Marquette County hears an update on frozen pipe assistance, damage in the U.P. exceeds $13 million
Costs of frozen water pipe damage from this winter has exceeded $13 million in the Upper Peninsula, which is enough money to look into FEMA funding.
Marquette County Emergency Management Coordinator Teresa Schwalbach gave an update to the Marquette County Board of Commissioners Tuesday, and explained since the U.P. has reached $14 dollars in damages, the state can approach FEMA to come and do a preliminary damage assessment.
“The Emergency Management Division through the Michigan State Police in Lansing will put together a report. And the report isn’t just a few pages, it could be the size of a book,” Schwalbach said. “They have to gather all sorts of information, all the damage assessment we have they will put that in the report and they will submit it to Chicago–Region 5, FEMA Region 5 out of Chicago–and they will go through that information and they will make the determination if they are going to come here throughout the U.P.”
“The communities throughout the U.P. are deserving some help and hopefully we’ll get some help through FEMA or else we need some help from the State of Michigan,” Marquette County Board of Commissioners Chairman Gerry Corkin said. “They (the state) were willing to help the City of Detroit with their bankruptcy, so the U.P. needs some help up here to help repair our water mains.”

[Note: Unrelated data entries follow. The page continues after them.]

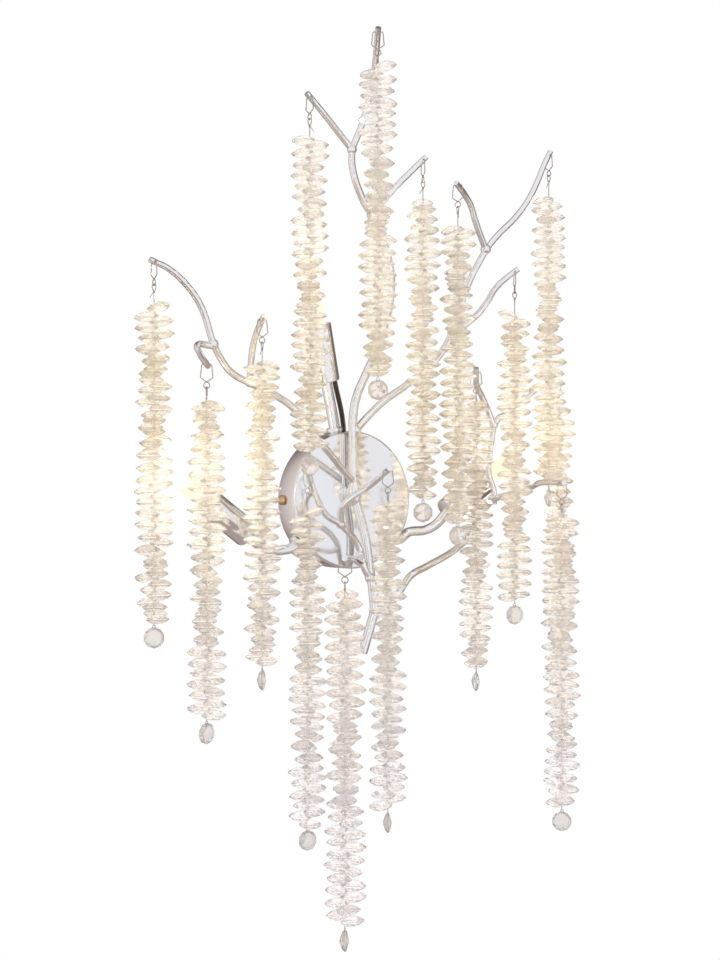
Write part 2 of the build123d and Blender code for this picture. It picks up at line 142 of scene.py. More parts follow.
# Each twig up to the centre of its tip's hole, the wire's length from the hole to the first bead,
# the strand's first turn and its pendant's turn in degrees.
TWIGS = {
    "01": ([(-40, 60, 293), (-32, 65, 317), (-31, 78, 348), (-35, 88, 362), (-42.5, 103, 382)],
           25.5, 10, -33),
    "02": ([(-40, 60, 293), (-50, 60, 302.5), (-66, 61, 317.5), (-82.5, 62, 332)],
           32.5, 160, -10),
    "03": ([(-15, 52, 241), (0.5, 58, 261), (28, 66, 289.5)], 34, 155, -33),
    "04": ([(102, 56, 219), (86, 62, 243), (79, 65, 255), (69, 69, 264), (58, 75, 269.5)],
           34, 90, -10),
    "05": ([(102, 56, 219), (115.5, 56, 233), (135.5, 56, 250.5), (150.5, 55, 267.5),
            (161.5, 54, 285), (168, 54, 298.5), (174, 54, 309)], 37, 120, 40),
    "06": ([(78.5, 38, 146), (99, 44, 161), (107.5, 49, 172.5), (113, 56, 186), (119.5, 61, 194),
            (127, 65, 200.5)], 36, 250, -10),
    "07": ([(-151, 23, 129), (-166, 27, 161), (-180, 28, 176.5), (-195, 29, 187), (-208, 29, 192)],
           35, 30, -33),
    "08": ([(-114, 18, 98), (-119, 32, 126), (-120, 40, 138), (-120.5, 50, 148)], 32.5, 285, 48),
    "09": ([(-151, 23, 127), (-168, 28, 127), (-172, 40, 118.5), (-176, 58, 109.5)],
           28, 190, 15),
    "10": ([(-32, 30, -20), (-49, 33, -11.5), (-62, 37, 6.5), (-71, 40, 25)], 33, 55, -3),
    "11": ([(-32, 30, -20), (-36, 40, -4.5), (-19, 55, 12.5), (-24, 90, 25.5)], 25, 330, 60),
    "12": ([(-5, 20, -48), (-12, 32, -52), (-58, 90, -47), (-119, 173, -42)], 25.5, 100, 54),
    "13": ([(140.5, 14, -0.5), (140.5, 30, 3), (142.5, 45, 6), (147.5, 56, 9.5), (142, 83, 15),
            (137, 118, 15)], 25, 225, -33),
    "14": ([(142.5, 14, 66.5), (137, 14, 78), (130, 13, 92.5), (118.5, 20, 103.5),
            (114.5, 25, 114)], 25, 140, 45),
    "15": ([(142.5, 14, 66.5), (147.5, 15, 73.5), (153.5, 16, 76.5), (173, 22, 93),
            (186.5, 24, 101.5), (206.5, 27, 106.5)], 25, 5, 20),
}
HOLE_BEYOND = 4.0
HOLE_WIDTH = 1.7
DRILL_REACH = 6.0

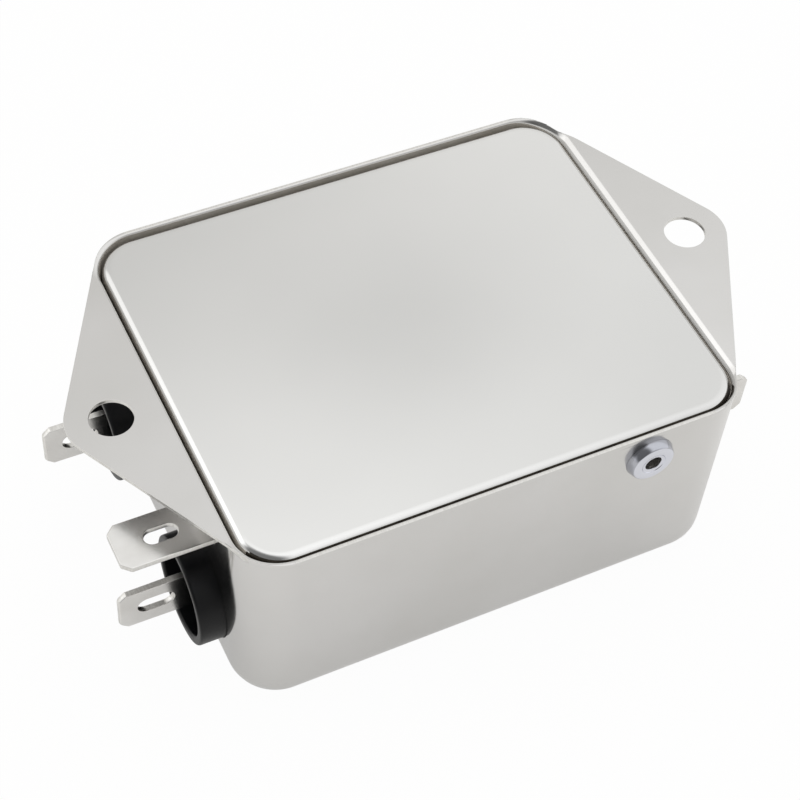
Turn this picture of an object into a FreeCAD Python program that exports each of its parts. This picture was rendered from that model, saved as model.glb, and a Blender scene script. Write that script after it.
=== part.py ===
# EMI line filter for chassis mounting. A deep-drawn, plated steel case with two mounting
# ears is closed by a pressed cover, held by two blind rivets. Push-on tabs leave it through
# insulating bushings, and an earth tab is fixed to the case. Inside is a common-mode choke
# between film capacitors, on a board that the tabs carry.
# Millimetres, +Z up. The origin is the middle of the case's flat bottom. +X points from
# the line end to the load end, and -Y is the front, where the near rivet is.
import FreeCAD, Part
import math
import os
from types import SimpleNamespace

import Sketcher
from FreeCAD import Placement, Rotation, Vector

os.makedirs("parts", exist_ok=True)
doc = FreeCAD.newDocument("EmiLineFilter")

# Driving dimensions
driving = {
    # drawn case with its ears
    "caseLength": 63.8,
    "caseWidth": 52.0,
    "caseHeight": 29.3,
    "caseGauge": 0.7,
    "cornerRadius": 6.0,
    "baseRadius": 4.2,
    "mouthBend": 2.0,
    "rimBreak": 0.25,
    "rimLip": 0.15,
    "holePitch": 75.0,
    "holeDiameter": 5.3,
    "earRadius": 5.3,
    # pressed cover
    "coverGauge": 0.6,
    "coverGap": 0.15,
    "coverDrop": 0.1,
    "coverBend": 1.2,
    "skirtDepth": 3.5,
    "tongueWidth": 8.0,
    "tongueDepth": 8.0,
    "tongueCorner": 2.0,
    # blind rivets with their mandrels
    "rivetOffset": 17.9,
    "rivetDrop": 4.3,
    "rivetHead": 6.3,
    "rivetHeadHeight": 1.1,
    "rivetShank": 3.2,
    "rivetHole": 3.3,
    "rivetBore": 2.0,
    "rivetRecess": 3.5,
    "recessDepth": 0.25,
    "bulbDiameter": 4.8,
    "rivetDome": 0.85,
    "bulbLength": 3.0,
    "bulbRound": 0.7,
    "mandrelClearance": 0.02,
    "mandrelRecess": 1.0,
    "mandrelHead": 2.9,
    "mandrelHeadLength": 1.2,
    "mandrelRound": 0.5,
    # insulating bushings
    "tabSpacing": 25.7,
    "tabAxisHeight": 10.5,
    "bushingDiameter": 13.6,
    "bushingWall": 1.2,
    "bushingReach": 3.1,
    "bushingClearance": 0.1,
    "cupDepth": 4.7,
    "cupFloor": 1.5,
    "flangeDiameter": 15.6,
    "flangeThickness": 1.2,
    "flangeFlat": 6.2,
    "flangeSide": 7.1,
    "bushingEdge": 0.3,
    # push-on tabs
    "tabWidth": 6.3,
    "tabThickness": 0.8,
    "tabReach": 10.6,
    "tabClearance": 0.05,
    "tipChamferLength": 1.15,
    "tipChamferWidth": 0.95,
    "tabBevel": 0.2,
    "slotInset": 2.3,
    "slotLength": 4.5,
    "slotWidth": 2.4,
    "shoulderWidth": 8.0,
    "shoulderLength": 1.2,
    "tailLength": 3.6,
    "tailHeight": 3.5,
    "prongWidth": 1.2,
    # earth tab
    "earthDrop": 5.56,
    "earthOffset": 13.1,
    "earthReach": 10.55,
    "earthSlotInset": 3.55,
    "earthSlotLength": 4.0,
    "earthSlotWidth": 2.0,
    "earthFootGap": 0.7,
    "earthLegWidth": 2.4,
    "earthLegInset": 4.6,
    "earthBend": 0.9,
    # circuit board and insulation
    "boardTop": 8.0,
    "boardThickness": 1.6,
    "boardClearance": 0.3,
    "boardSideGap": 4.3,
    "boardCorner": 2.0,
    "leadProud": 1.2,
    "leadClearance": 0.1,
    "filmGauge": 0.4,
    "filmClearance": 0.1,
    "filmInset": 1.0,
    # common-mode choke
    "chokeBaseSide": 30.0,
    "chokeBaseCorner": 3.0,
    "chokeBaseThickness": 1.5,
    "coreDiameter": 24.0,
    "coreBore": 13.0,
    "coreHeight": 10.0,
    "coreChamfer": 0.4,
    "coreClearance": 0.1,
    "cupWall": 0.7,
    "cupEnd": 0.8,
    "wireDiameter": 1.2,
    "wireClearance": 0.05,
    "windingTurns": 8,
    "turnAngle": 15.5,
    "dividerThickness": 1.2,
    "dividerBar": 1.6,
    "dividerClearance": 0.1,
    # capacitors and bleed resistor
    "filmCapLength": 18.0,
    "filmCapWidth": 7.0,
    "filmCapHeight": 12.5,
    "filmCapPitch": 15.0,
    "filmCapEdge": 0.8,
    "filmCapGap": 0.5,
    "pinDiameter": 0.8,
    "discDiameter": 9.0,
    "discThickness": 3.6,
    "discEdge": 1.3,
    "discStandOff": 1.5,
    "discPitch": 7.5,
    "discGap": 0.8,
    "discLead": 0.6,
    "resistorLength": 9.0,
    "resistorDiameter": 3.2,
    "resistorWaist": 2.7,
    "resistorCapLength": 1.8,
    "resistorRound": 0.2,
    "resistorBend": 1.0,
    "resistorLeadPitch": 15.2,
    "resistorGap": 2.6,
}


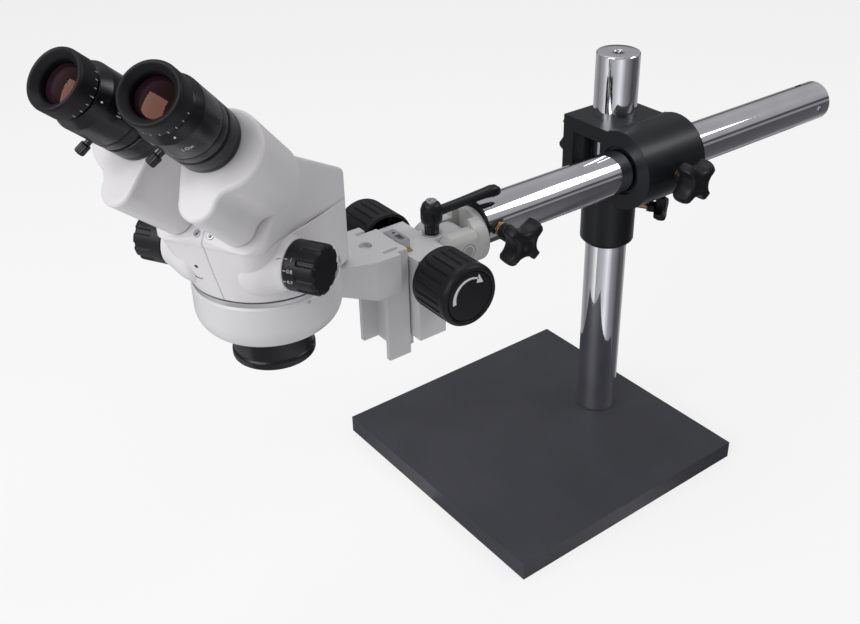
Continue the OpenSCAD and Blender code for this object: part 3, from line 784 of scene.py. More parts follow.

Many communities are still having pipes burst even though its been warm for the past few weeks.
“This is a very unique event that isn’t like a normal event where the damage goes though and it’s done and you recover, this has been-now we’re in fourteen weeks, and it’s a long, drawn out incident,” Schwalbach said.
It could take months for FEMA to make a trip to the area. Once a preliminary damage assessment is done, that report is sent to Washington to see if the U.P. qualifies for a presidential declaration.